Edgar Lee Hewett and the Political Process

Hewett and Mesa Verde National Park

In the meantime, the bill to create Mesa Verde National Park, introduced by Congressman Herschel Millard Hogg from Telluride, Colorado, was in trouble. It was not clear where the great cliff dwellings were in relation to the proposed park except that some of the most spectacular ruins were known to be on the Ute Indian Reservation (Hewett 1905c: 600). The Congress was typically unwilling to consider withdrawal of land without established boundaries. This congressional reluctance recalls the problem faced by Fletcher and Stevenson in 1888. Several Congressmen indicated that a favorable vote on Mesa Verde depended on adequate survey information (Hewett to Kelsey, 24 April 1906, AIA). Hewett commented on the prospects of the Mesa Verde bill under these circumstances: "If all the people of Colorado were here [Washington] to request passage, it would do no good (Hewett to Kelsey, 3 February 1906, AIA).

In an effort to resolve the problem, Assistant Secretary of the Interior Thomas Ryan, Land Commissioner Richards, and BAE Chief Holmes arranged to have Hewett assist in a resurvey of the boundary between the proposed park and the Ute Reservation (Richards to Ryan, 21 February 1906; Holmes to Ryan, 27 February 1906; NAA). Richards urged Ryan to request the assistance of a BAE archaeologist. Holmes responded to the request by assigning Hewett who was "engaged by the Bureau in exploring the antiquities of the Pueblo region." The "antiquities bill alliance," comfortable that the antiquities bill was going well, turned its attention to Mesa Verde. The survey contract had been awarded to George Mills, one of Hewett's friends from Mancos, Colorado, who had done the previous survey, but by triangulation only. The resurvey was to follow the line on the ground, with Hewett locating and identifying the ruins to be included (Hewett to Holmes, 22 March 1906, 9 April 1906, NAA). Hewett researched records in

Denver and Washington and made two trips with the survey crew (Hewett to Kelsey, 24 April 1906, AIA; Chauvenet 1983: 56–57). The survey did not get underway until April because of the deep snow and was not completed until the end of the month because of the rough terrain. Mills submitted his report at the end of May (Hewett to Kelsey, 28 May 1906, AIA).

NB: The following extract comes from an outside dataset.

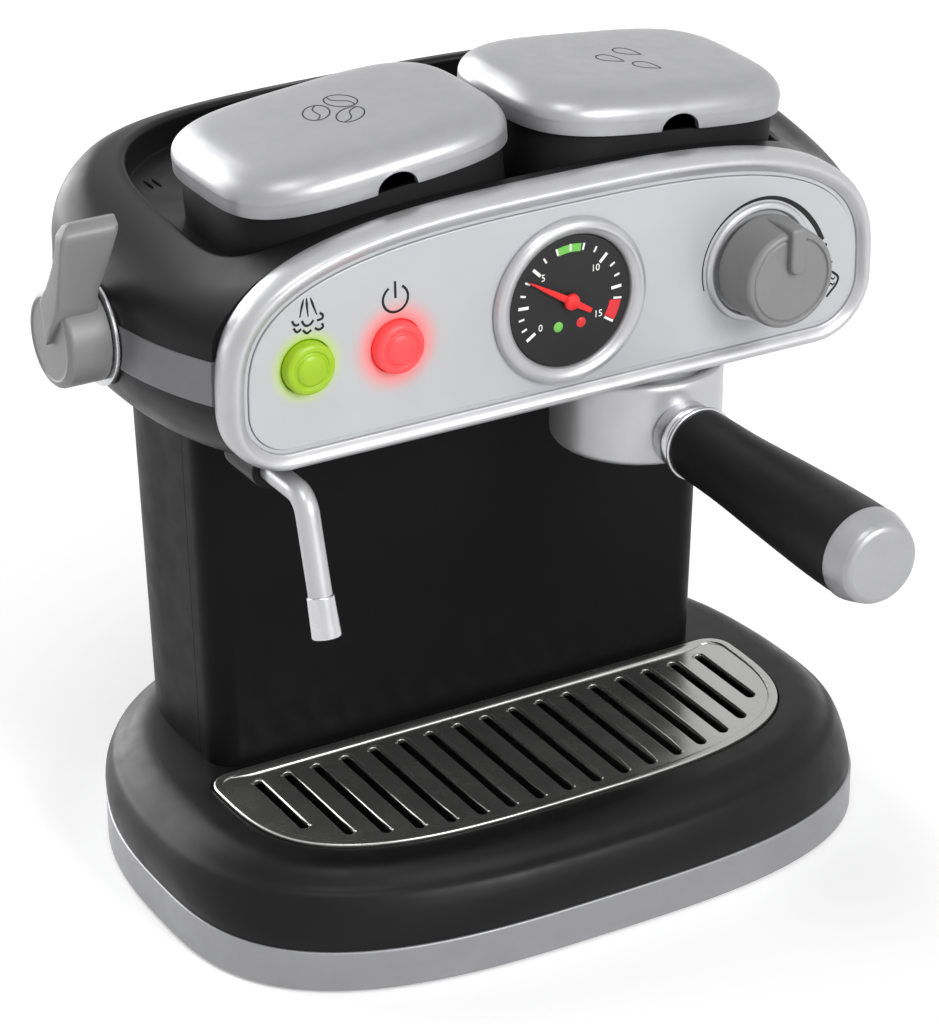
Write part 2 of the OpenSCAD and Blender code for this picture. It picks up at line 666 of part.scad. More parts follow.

Hewett recognized that the real problem was not the lack. of good survey information. The survey that Mitts and he carried out basically confirmed earlier work in the region. The problem stemmed from the fact that the major cliff dwellings, such as Cliff Palace, were on Indian land and not inside the proposed park boundaries. Hewett, following good legal advice and using the principle that the federal government controlled unpatented Indian land, drafted an amendment to Hogg's bill that placed all ruins within five miles of the park boundary under the control of park authorities (Hewett, 24 April 1906, AIA). His amendment was accepted by the Commissioner of Indian Affairs, Francis Ellington Leupp, and the House Committee on Public Lands (Lee 1970: 79–80, pp. 242–43). The bill passed both houses of Congress and President Theodore Roosevelt signed it on June 29, 1906.